EXERCISE AIM: Please repeat the records below exactly, from the first line through the line containing "with black enamel.", and nothing more.

THE RECORDS:
○ ○ ○ ○ ○ ○ ○

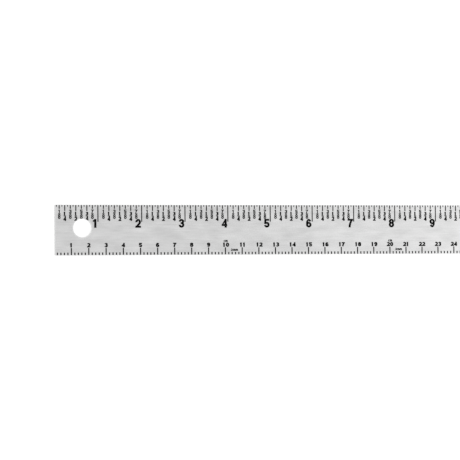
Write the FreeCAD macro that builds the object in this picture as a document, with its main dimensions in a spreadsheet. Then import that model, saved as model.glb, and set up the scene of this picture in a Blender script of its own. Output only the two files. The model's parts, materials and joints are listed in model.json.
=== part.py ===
"""A 12 inch steel rule: one flat blade whose two scales are etched and filled with black enamel.

The blade lies on its back with the graduated face up. Sizes are drawn from the corner where
the zero end meets the centimetre edge: X along the scales, Y across to the inch edge, Z up.
Each piece is then placed so that the origin is under the middle of the blade. The blade is
cut a little late, so the zero of both scales lies just outside the zero end.
"""

import FreeCAD, Part
from collections import namedtuple
import math
import os
import Sketcher

# The driving dimensions, in millimetres.
SIZES = [
    ("blade_length", 304.8, "12 in, from the zero end to the far end"),
    ("blade_width", 28.575, "1 1/8 in, from the centimetre edge to the inch edge"),
    ("blade_thickness", 1.0, "sheet that the blade is blanked from"),
    ("corner_radius", 0.3, "rounding of the four corners"),
    ("edge_break", 0.1, "chamfer that takes the burr off the rim of both faces"),
    ("hole_diameter", 10.5, "hole that the rule hangs by"),
    ("hole_from_end", 15.8, "from the zero end to the middle of the hole"),
    ("hole_from_inch_edge", 13.1, "from the inch edge to the middle of the hole"),
    ("etch_depth", 0.08, "depth of the etched lines, which the enamel fills flush"),
    ("line_gap", 0.05, "flat strip between the edge break and the start of a line"),
    ("end_gap", 0.55, "least distance from the far end to the middle of a line"),
    ("zero_outside", 0.6, "from the zero of both scales to the zero end"),
    ("inch", 25.4, "numbered division of the inch scale"),
    ("inch_reach", 9.6, "from the inch edge to the inner end of an inch line"),
    ("half_reach", 3.5, "the same for a half inch line"),
    ("quarter_reach", 3.5, "the same for a quarter inch line"),
    ("eighth_reach", 2.25, "the same for an eighth inch line"),
    ("sixteenth_reach", 1.0, "the same for a sixteenth inch line"),
    ("inch_line_width", 0.62, "width of the lines of the inch scale, down to the eighths"),
    ("sixteenth_line_width", 0.56, "width of the sixteenth inch lines"),
    ("centimetre", 10.0, "numbered division of the centimetre scale"),
    ("centimetre_reach", 4.18, "from the centimetre edge to the inner end of a long line"),
    ("tick_reach", 1.58, "the same for a two millimetre line"),
    ("centimetre_line_width", 0.7, "width of the centimetre lines"),
    ("tick_line_width", 0.7, "width of the two millimetre lines"),
]
STEPS_PER_CENTIMETRE = 5  # two millimetre steps from one centimetre line to the next
VOLUME_SLACK = 1e-3  # mm3 that rounding may leave between a cut and what fills it

# A set of lines: the edge they start at, how far they reach from it, their width, the pitch
# at which they repeat, and where on the scale the lines that repeat stand.
LineSet = namedtuple("LineSet", "name edge reach line_width pitch places")

# The lines of each finer set stand halfway between those of the coarser ones.
LINE_SETS = [
    LineSet("inch_lines", "inch", "sizes.inch_reach", "sizes.inch_line_width",
            "sizes.inch", ["sizes.inch"]),
    LineSet("half_inch_lines", "inch", "sizes.half_reach", "sizes.inch_line_width",
            "sizes.inch", ["sizes.inch / 2"]),
    LineSet("quarter_inch_lines", "inch", "sizes.quarter_reach", "sizes.inch_line_width",
            "sizes.inch / 2", ["sizes.inch / 4"]),
    LineSet("eighth_inch_lines", "inch", "sizes.eighth_reach", "sizes.inch_line_width",
            "sizes.inch / 4", ["sizes.inch / 8"]),
    LineSet("sixteenth_inch_lines", "inch", "sizes.sixteenth_reach",
            "sizes.sixteenth_line_width", "sizes.inch / 8", ["sizes.inch / 16"]),
    LineSet("centimetre_lines", "centimetre", "sizes.centimetre_reach",
            "sizes.centimetre_line_width", "sizes.centimetre", ["sizes.centimetre"]),
    LineSet("two_millimetre_lines", "centimetre", "sizes.tick_reach",
            "sizes.tick_line_width", "sizes.centimetre",
            [f"{step} * sizes.centimetre / {STEPS_PER_CENTIMETRE}"
             for step in range(1, STEPS_PER_CENTIMETRE)]),
]

doc = FreeCAD.newDocument("steel_rule")


def make_sheet():
    """Puts the driving dimensions into the document's spreadsheet, one named cell each."""
    sheet = doc.addObject("Spreadsheet::Sheet", "sizes")
    for row, (alias, value, meaning) in enumerate(SIZES, start=1):
        sheet.set(f"A{row}", meaning)
        sheet.set(f"B{row}", str(value))
        sheet.setAlias(f"B{row}", alias)
    doc.recompute()


def origin_feature(body, role):
    """The plane or axis of a body's own origin that has this role."""
    return next(f for f in body.Origin.OriginFeatures if f.Role == role)


def new_body(name):
    """A body drawn from the corner of the blade and placed about the middle of its back."""
    body = doc.addObject("PartDesign::Body", name)
    body.Label = name
    body.setExpression("Placement.Base.x", "-sizes.blade_length / 2")
    body.setExpression("Placement.Base.y", "-sizes.blade_width / 2")
    return body


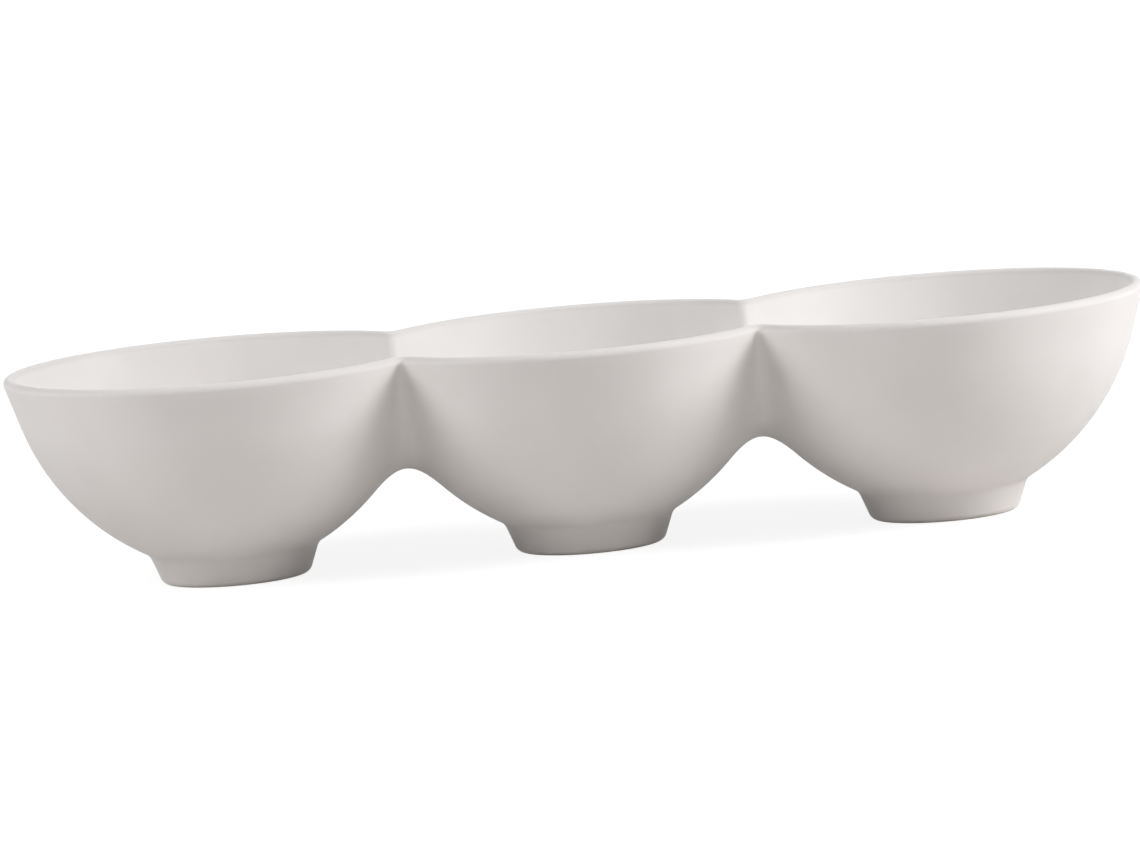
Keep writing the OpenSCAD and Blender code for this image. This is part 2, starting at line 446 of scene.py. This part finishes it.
class Chain:
    """A profile that is drawn point by point and then spun into a body."""

    def __init__(self, r, z):
        self.bm = bmesh.new()
        self.turn = self.bm.verts.layers.float.new("turn")
        self.last = self.bm.verts.new((r, 0, z))

    def line(self, point):
        """Runs straight to a point."""
        self.last = bmesh.ops.extrude_vert_indiv(self.bm, verts=[self.last])["verts"][0]
        self.last.co = (point[0], 0, point[1])

    def flank(self, start, end):
        """Runs straight from one point to another in a few steps."""
        for step in range(FLANK_STEPS):
            self.line(start.lerp(end, (step + 1) / FLANK_STEPS))

    def arc(self, centre, point, steps, seam=None, angle=None):
        """Runs round a centre to a point. An angle is given where both ways are as long.

        A seam at the start or the end gets its narrow row.
        """
        spoke = Vector((self.last.co.x, self.last.co.z)) - centre
        if angle is None:
            angle = spoke.angle_signed(Vector(point) - centre)
        narrow = math.copysign(SEAM_ROW / spoke.length, angle)
        runs = [(angle, steps)]
        if seam == "start":
            runs = [(narrow, 1), (angle - narrow, steps)]
        elif seam == "end":
            runs = [(angle - narrow, steps), (narrow, 1)]
        for turn, count in runs:
            made = bmesh.ops.spin(
                self.bm, geom=[self.last], cent=(centre[0], 0, centre[1]),
                axis=(0, 1, 0), angle=turn, steps=count)
            self.last = picked(made["geom_last"], BMVert)[0]

    def mark_lip(self, outline):
        """Writes down how far round the lip each point lies."""
        near = ON_FACE * outline.bowl.wall
        for vert in self.bm.verts:
            spoke = Vector((vert.co.x, vert.co.z)) - outline.lip_c
            if abs(spoke.length - outline.bowl.wall / 2) < near:
                vert[self.turn] = outline.out.angle(spoke)
            elif outline.inner_gap(vert.co.x, vert.co.z) < near:
                vert[self.turn] = math.pi

    def spin(self, steps):
        """Turns the profile round the upright axis."""
        bmesh.ops.spin(
            self.bm, geom=self.bm.verts[:] + self.bm.edges[:], cent=(0, 0, 0),
            axis=(0, 0, 1), angle=2 * math.pi, steps=steps, use_merge=True)
        bmesh.ops.remove_doubles(self.bm, verts=self.bm.verts, dist=SAME_POINT)
        return self.bm


def spun_bowl(outline):
    """One whole bowl, before it is cut for its neighbours."""
    bowl, foot = outline.bowl, outline.foot
    chain = Chain(0, foot.recess_h)
    chain.line((outline.recess_top_r, foot.recess_h))
    chain.line((outline.recess_top_r, outline.neck_top.y))
    chain.line(outline.neck_top)
    chain.arc(outline.belly_c, outline.belly_end, BELLY_STEPS, seam="start")
    chain.flank(outline.belly_end, outline.lip_out)
    chain.arc(outline.lip_c, outline.lip_in, LIP_STEPS, angle=-math.pi)
    chain.flank(outline.lip_in, outline.hollow_end)
    chain.arc(outline.belly_c, outline.floor_end, HOLLOW_STEPS)
    chain.arc(outline.floor_c, (0, outline.floor_h), FLOOR_STEPS)
    chain.mark_lip(outline)
    return chain.spin(bowl.turns)


def all_of(bm):
    """Every vertex, edge and face of a mesh."""
    return bm.verts[:] + bm.edges[:] + bm.faces[:]


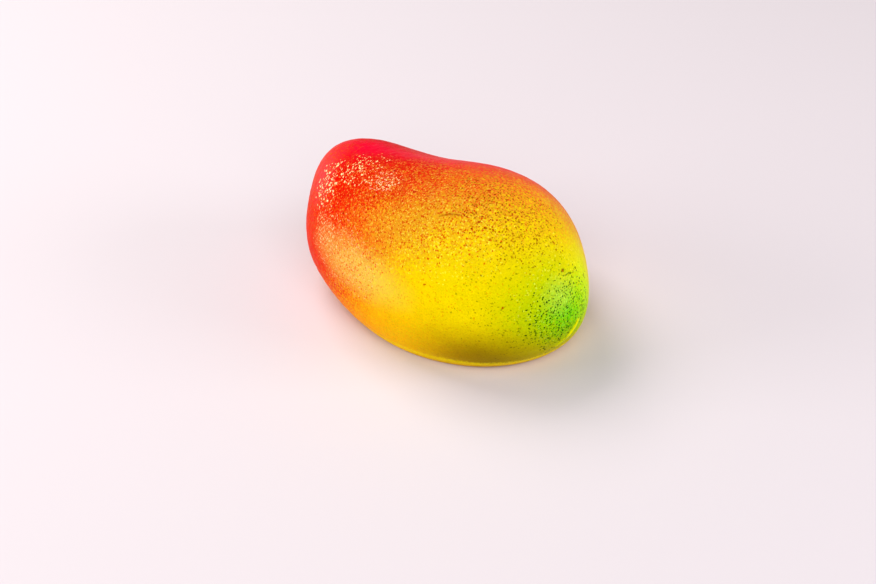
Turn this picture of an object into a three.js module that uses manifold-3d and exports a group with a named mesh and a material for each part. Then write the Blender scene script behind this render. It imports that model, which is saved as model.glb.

○ ○ ○ ○ ○ ○ ○

EXPECTED OUTPUT:
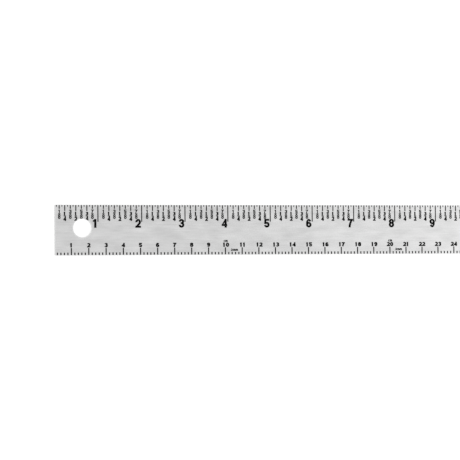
Write the FreeCAD macro that builds the object in this picture as a document, with its main dimensions in a spreadsheet. Then import that model, saved as model.glb, and set up the scene of this picture in a Blender script of its own. Output only the two files. The model's parts, materials and joints are listed in model.json.
=== part.py ===
"""A 12 inch steel rule: one flat blade whose two scales are etched and filled with black enamel.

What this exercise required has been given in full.